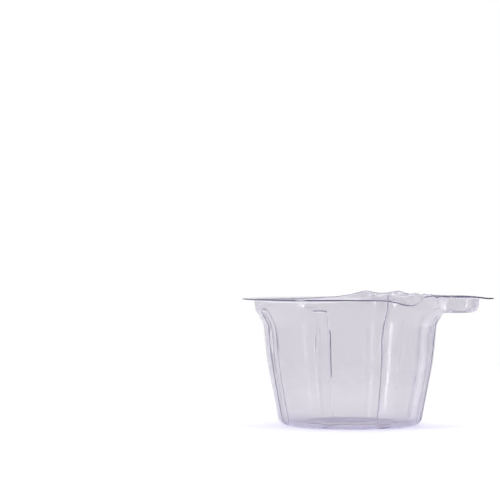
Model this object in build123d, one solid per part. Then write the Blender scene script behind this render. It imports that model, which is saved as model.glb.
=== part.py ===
from build123d import *
import math
import os

# Disposable specimen cup, formed from one thin clear sheet.
# Millimetres, +Z up, +X towards the pouring pouch, origin at the middle of the foot.
# The cup is the same on both sides of the XZ plane, so one half is built and mirrored.

# Sheet
WALL = 0.4  # thickness of the formed sheet
SKIN = 0.0  # inset of the outside surface

# Round body, radii and heights of the outside surface
BEAD_H = 0.7  # a raised ring stiffens the flat floor
BEAD_R = 15.0  # middle of the ring
BEAD_TOP_W = 2.4
BEAD_FOOT_W = 4.2
FOOT_R = 22.65  # sharp corner of the foot before rounding
BODY_MID_R = 26.5  # the side bulges a little towards this corner
BODY_MID_Z = 19.5
BODY_TOP_R = 27.75
BODY_TOP_Z = 32.0
SHOULDER_W = 2.6  # the shoulder widens the cup by this much
BAND_FOOT_R = BODY_TOP_R + SHOULDER_W
BAND_FOOT_Z = 36.7
BAND_LEAN = 0.4
BAND_TOP_R = BAND_FOOT_R + BAND_LEAN
RIM_Z = 40.0  # underside of the flat flange
BLANK_Z = 46.0  # the blanks run past the rim and are cut back by the flange
FOOT_ROUND = 4.0
BULGE_ROUND = 150.0
CORNER_STEP = 20.0  # a corner is eased in straight steps of about this many degrees
SHOULDER_LOW_ROUND = 3.5
SHOULDER_HIGH_ROUND = 2.5

# Pouring pouch on the +X side, sizes of the outside surface at the rim
POUCH_REACH = 10.45  # beyond the round band
POUCH_END_X = BAND_TOP_R + POUCH_REACH
POUCH_HALF_W = 9.2
POUCH_FLOOR_Z = 35.9
POUCH_DRAFT = 5.0  # degrees
POUCH_CORNER = 4.5  # plan radius at the outer corners
POUCH_FOOT_EDGE = 1.1
POUCH_FLARE_X = BAND_TOP_R + 0.25  # here the side walls start to open towards the round band
POUCH_FLARE_ANGLE = 55.0
POUCH_FLARE_LEN = 7.0
NECK_ROUND = 5.0

# Upright grooves: each row is (height, wall radius there, depth)
GROOVE_ANGLES = (112.5, 157.5)  # from the pouch axis
GROOVE_R = 3.2
GROOVE_SIDES = 16  # the cutter is a prism with this many sides
GROOVE_ROWS = (
    (-3.0, FOOT_R - 0.55, 0.8),
    (BODY_TOP_Z, BODY_TOP_R - 0.05, 1.15),
    (BAND_FOOT_Z + 0.3, BAND_FOOT_R + 0.05, 0.8),
)
# The groove beside the pouch stops under the pouch floor
NECK_GROOVE_ANGLE = 22.5
NECK_GROOVE_ROWS = GROOVE_ROWS[:2] + ((POUCH_FLOOR_Z - 1.3, BODY_TOP_R + 1.35, 1.0),)
# The wide groove under each wing runs up through the rim
WING_GROOVE_ANGLE = 67.25
WING_GROOVE_R = 4.8
WING_GROOVE_ROWS = (
    (-3.0, FOOT_R - 0.55, 1.2),
    (BODY_TOP_Z, BODY_TOP_R - 0.05, 1.7),
    (BAND_FOOT_Z, BAND_FOOT_R, 1.9),
    (BLANK_Z + 1, BAND_TOP_R + 0.55, 1.9),
)

# Flange
FLANGE_W = 3.75  # from the round band to the edge
FLANGE_R = BAND_TOP_R + FLANGE_W
FLANGE_END_X = POUCH_END_X + 3.7
FLANGE_HALF_W = POUCH_HALF_W + 3.5
FLANGE_CORNER = 7.5
FLANGE_T = 0.45  # upright thickness of the flange
NECK_AXIS_ANGLE = 40.0  # middle of the hollow between wing and pouch
NECK_R = 20.7
NECK_AXIS_R = BAND_TOP_R + NECK_R + 0.55  # leaves a narrow strip of flange at the neck
WING_TIP_ANGLE = 55.0
WING_TIP_ROUND = 2.2

# Lift of the flange above RIM_Z by angle from the pouch axis: at the wall, at the round edge, further out
LIFTS = (
    (0, 0.6, 0.6, 0.25),
    (10, 0.65, 0.65, 0.25),
    (20, 0.75, 0.75, 0.3),
    (28, 0.9, 0.8, 0.5),
    (35, 1.0, 0.8, 0.7),
    (41, 1.1, 0.5, 0.5),
    (45, 1.4, 0.0, 0.0),
    (49, 2.0, -0.8, -0.8),
    (53, 2.5, -1.4, -1.4),
    (58, 2.5, -1.6, -1.6),
    (63, 2.2, -1.5, -1.5),
    (68, 2.35, -1.2, -1.2),
    (73, 2.3, -0.8, -0.8),
    (78, 1.6, -0.4, -0.4),
    (84, 0.8, -0.1, -0.1),
    (91, 0.2, 0.0, 0.0),
    (98, 0.0, 0.0, 0.0),
    (106, 0.0, 0.0, 0.0),
    (118, 0.0, 0.0, 0.0),
    (130, 0.0, 0.0, 0.0),
    (142, 0.0, 0.0, 0.0),
    (155, 0.0, 0.0, 0.0),
    (168, 0.0, 0.0, 0.0),
    (180, 0.0, 0.0, 0.0),
)
TAB_STEP_R = FLANGE_R + 3.5  # the pouch flange steps down a little on the way to here
SHEET_IN_R = BODY_TOP_R - 5.75
SHEET_OUT_R = FLANGE_END_X + 5.1


def inset_points(points, inset):
    """The corners of a closed outline that runs counter-clockwise, moved inwards by inset."""
    moved = []
    for i, (x, y) in enumerate(points):
        before, after = points[i - 1], points[(i + 1) % len(points)]
        a = Vector(x - before[0], y - before[1]).normalized()
        b = Vector(after[0] - x, after[1] - y).normalized()
        share = inset / (1 + a.dot(b))
        moved.append((x - (a.Y + b.Y) * share, y + (a.X + b.X) * share))
    return moved


def corner(face, x, y):
    """The corner of a flat face nearest to a point."""
    return face.vertices().sort_by_distance(Vector(x, y, 0))[0]


def soft_face(points, rounds):
    """Flat face inside a closed outline whose corners are eased in short straight steps."""
    outline = []
    for i, (point, radius) in enumerate(zip(points, rounds)):
        here, before = Vector(*point), Vector(*points[i - 1])
        after = Vector(*points[(i + 1) % len(points)])
        a, b = (here - before).normalized(), (after - here).normalized()
        turn = math.acos(min(1.0, a.dot(b)))
        reach = radius * math.tan(turn / 2)
        reach = min(reach, 0.45 * (here - before).length, 0.45 * (after - here).length)
        if reach < 0.001:
            outline.append(here)
            continue
        curve = Bezier(here - a * reach, here, here + b * reach)
        steps = max(2, round(math.degrees(turn) / CORNER_STEP))
        outline += [curve @ (k / steps) for k in range(steps + 1)]
    return make_face(Polyline(*outline, close=True))


def body_blank(inset):
    """Round body as a solid half, its surface set in from the outside by inset."""
    past = 5.0
    outline = (
        (-past, 0, 0),
        (BEAD_R - BEAD_FOOT_W / 2, 0, 0),
        (BEAD_R - BEAD_TOP_W / 2, BEAD_H, 0),
        (BEAD_R + BEAD_TOP_W / 2, BEAD_H, 0),
        (BEAD_R + BEAD_FOOT_W / 2, 0, 0),
        (FOOT_R, 0, FOOT_ROUND - inset),
        (BODY_MID_R, BODY_MID_Z, BULGE_ROUND),
        (BODY_TOP_R, BODY_TOP_Z, SHOULDER_LOW_ROUND + inset),
        (BAND_FOOT_R, BAND_FOOT_Z, SHOULDER_HIGH_ROUND - inset),
        (BAND_TOP_R, RIM_Z, 0),
        (BAND_TOP_R, BLANK_Z, 0),
        (-past, BLANK_Z, 0),
    )
    spots = inset_points([(r, z) for r, z, _ in outline], inset)
    side = soft_face(spots, [radius for _, _, radius in outline])
    keep = Pos(BLANK_Z / 2, BLANK_Z / 2 - 1) * Rectangle(BLANK_Z, BLANK_Z + 2)
    return revolve(Plane.XZ * (side & keep), Axis.Z, 180)


def pouch_blank(inset):
    """Shallow pouch as a solid half that opens out into the round body."""
    floor_z = POUCH_FLOOR_Z + inset
    inward = (RIM_Z - floor_z) * math.tan(math.radians(POUCH_DRAFT))
    end_x = POUCH_END_X - inward
    half_w = POUCH_HALF_W - inward
    flare = math.radians(POUCH_FLARE_ANGLE)
    flare_x = POUCH_FLARE_X - POUCH_FLARE_LEN * math.cos(flare)
    flare_y = half_w + POUCH_FLARE_LEN * math.sin(flare)
    side = [(end_x, half_w), (POUCH_FLARE_X, half_w), (flare_x, flare_y), (18.0, flare_y)]
    spots = inset_points(side + [(x, -y) for x, y in reversed(side)], inset)
    plan = make_face(Polyline(*spots, close=True))
    for spot in (spots[0], spots[-1]):
        plan = fillet(corner(plan, *spot), POUCH_CORNER - inset)
    for spot in (spots[1], spots[-2]):
        plan = fillet(corner(plan, *spot), NECK_ROUND + inset)
    block = extrude(Pos(0, 0, floor_z) * plan, BLANK_Z - floor_z, taper=-POUCH_DRAFT)
    foot = block.edges().group_by(Axis.Z)[0].filter_by_position(Axis.X, 20, POUCH_END_X)
    return split(chamfer(foot, POUCH_FOOT_EDGE - inset / 2), Plane.XZ, keep=Keep.BOTTOM)


def groove_cutter(inset, angle, radius, rows):
    """Cutter that follows the side of the cup and presses one groove into it."""
    knots = [Vector(wall_r - depth + radius, 0, z) for z, wall_r, depth in rows]
    # Inside the sheet the groove ends higher, so that the sheet closes over its top
    knots[-1] += (knots[-1] - knots[-2]).normalized() * inset
    section = RegularPolygon(radius + inset, GROOVE_SIDES, rotation=180 / GROOVE_SIDES)
    cutter = None
    for start, end in zip(knots, knots[1:]):
        rod = extrude(Pos(start) * section, (end - start).length, dir=(end - start).normalized())
        cutter = rod if cutter is None else cutter + rod
    return Rot(0, 0, angle) * cutter


def cup_blank(inset):
    """Everything inside the sheet's surface at this inset, the +Y half, up to a plane above the rim."""
    blank = body_blank(inset)
    for angle in GROOVE_ANGLES:
        blank -= groove_cutter(inset, angle, GROOVE_R, GROOVE_ROWS)
    blank -= groove_cutter(inset, NECK_GROOVE_ANGLE, GROOVE_R, NECK_GROOVE_ROWS)
    blank -= groove_cutter(inset, WING_GROOVE_ANGLE, WING_GROOVE_R, WING_GROOVE_ROWS)
    return blank + pouch_blank(inset)


def flange_plan():
    """Plan outline of the flange with the hollows at the neck."""
    tab = Pos(FLANGE_END_X / 2, 0) * Rectangle(FLANGE_END_X, 2 * FLANGE_HALF_W)
    tab = fillet(tab.vertices().group_by(Axis.X)[-1], FLANGE_CORNER)
    plan = Circle(FLANGE_R) + tab
    for side in (1, -1):
        plan -= Rot(0, 0, side * NECK_AXIS_ANGLE) * Pos(NECK_AXIS_R, 0) * Circle(NECK_R)
    for side in (1, -1):
        tip = math.radians(side * WING_TIP_ANGLE)
        plan = fillet(corner(plan, FLANGE_R * math.cos(tip), FLANGE_R * math.sin(tip)), WING_TIP_ROUND)
    return plan


def flange_slice(row, low, high):
    """Upright section of the flange layer at one row of LIFTS, from low to high above its underside."""
    angle, at_wall, at_edge, beyond = row
    spots = (
        (SHEET_IN_R, at_wall),
        (BAND_TOP_R - WALL / 2, at_wall),
        (FLANGE_R, at_edge),
        (TAB_STEP_R, beyond),
        (SHEET_OUT_R, beyond),
    )
    top = [(r, RIM_Z + lift + high) for r, lift in spots]
    bottom = [(r, RIM_Z + lift + low) for r, lift in reversed(spots)]
    face = make_face(Polyline(*top, *bottom, close=True))
    return Rot(0, 0, angle) * (Plane.XZ * face)


def flange_layer(low, high):
    """Half ring that follows the waves of the flange, on the +Y side."""
    return loft([flange_slice(row, low, high) for row in LIFTS])


def build_half():
    """The +Y half of the cup."""
    outer = cup_blank(SKIN)
    inner = cup_blank(WALL)
    below = flange_layer(-60, FLANGE_T / 2)
    core = extrude(Circle(SHEET_IN_R + 1), BODY_TOP_Z - 2)
    wall = outer & (below + core)
    flange = flange_layer(0, FLANGE_T) & extrude(flange_plan(), 80)
    return (wall - inner) + (flange - inner)


def both_sides(half):
    """The whole solid: the half without its cut face, sewn to its mirror image."""
    skin = [face for face in half.faces() if face.bounding_box().max.Y > 0.01]
    return Solid(Shell(skin + [mirror(face, Plane.XZ) for face in skin]))


def main():
    cup = both_sides(build_half())
    os.makedirs("parts", exist_ok=True)
    export_step(cup, "parts/cup.step")


if __name__ == "__main__":
    main()
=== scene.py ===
import math

import bpy
import numpy as np
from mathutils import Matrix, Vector


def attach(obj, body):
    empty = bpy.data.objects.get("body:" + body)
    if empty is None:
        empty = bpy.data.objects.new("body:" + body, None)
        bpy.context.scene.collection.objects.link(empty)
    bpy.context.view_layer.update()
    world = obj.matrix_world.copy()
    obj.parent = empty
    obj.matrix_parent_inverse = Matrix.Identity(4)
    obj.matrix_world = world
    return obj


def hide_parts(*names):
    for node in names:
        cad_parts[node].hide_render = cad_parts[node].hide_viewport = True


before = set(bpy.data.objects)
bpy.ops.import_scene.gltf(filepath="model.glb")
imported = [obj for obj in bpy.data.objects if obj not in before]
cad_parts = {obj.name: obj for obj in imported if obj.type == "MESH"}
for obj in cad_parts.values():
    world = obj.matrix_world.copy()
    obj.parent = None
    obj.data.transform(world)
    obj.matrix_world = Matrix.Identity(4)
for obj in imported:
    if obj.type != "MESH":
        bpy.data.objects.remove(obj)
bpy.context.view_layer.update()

# Disposable specimen cup, formed from one thin clear PVC sheet. It has a round body with eight
# pressed grooves, a shallow pouring pouch on the +X side and a flange whose two wings twist upwards.
# The sizes below are in millimetres and meshes are made in metres.
MM = 0.001

# Sheet and its mesh
SHEET_T = 0.4
COLUMNS = 420  # upright lines of the mesh round the cup
BEND_STEPS = (0, 3, 3, 3, 3, 9, 7, 6, 4, 7, 5, 3, 0)  # rows in each bend, from the floor's middle outwards
RUN_STEPS = (2, 1, 2, 1, 4, 6, 6, 3, 3, 5, 4, 4)  # rows in the straight run from each bend to the next
BEND_SHARE = 0.47  # a bend takes no more than this share of the run beside it
SHARP_ANGLE = math.radians(50)  # shading breaks at edges that turn by more than this

# Round body: radius, height and corner radius of the outside surface, from the floor up
FLOOR_MID = 4.0
BODY_TOP_Z = 32.0
FLOOR_KNOTS = (
    (12.9, 0.0, 1.2),
    (13.8, 0.7, 1.0),
    (16.2, 0.7, 1.0),
    (17.1, 0.0, 1.2),
    (22.65, 0.0, 4.0),
    (26.5, 19.5, 150.0),
    (27.75, BODY_TOP_Z, 1.6),
)
SHOULDER = (29.2, 34.62, 1.5)
BAND_FOOT = (30.35, 36.7, 2.5)
BAND_TOP_R = 30.75
RIM_Z = 40.0
RIM_ROUND = 0.5
FLANGE_BEND = 3.0  # corner radius half way across the flange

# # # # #

Using the material above, copy every line in which the string "objects" occurs.

    empty = bpy.data.objects.get("body:" + body)
        empty = bpy.data.objects.new("body:" + body, None)
        bpy.context.scene.collection.objects.link(empty)
before = set(bpy.data.objects)
imported = [obj for obj in bpy.data.objects if obj not in before]
        bpy.data.objects.remove(obj)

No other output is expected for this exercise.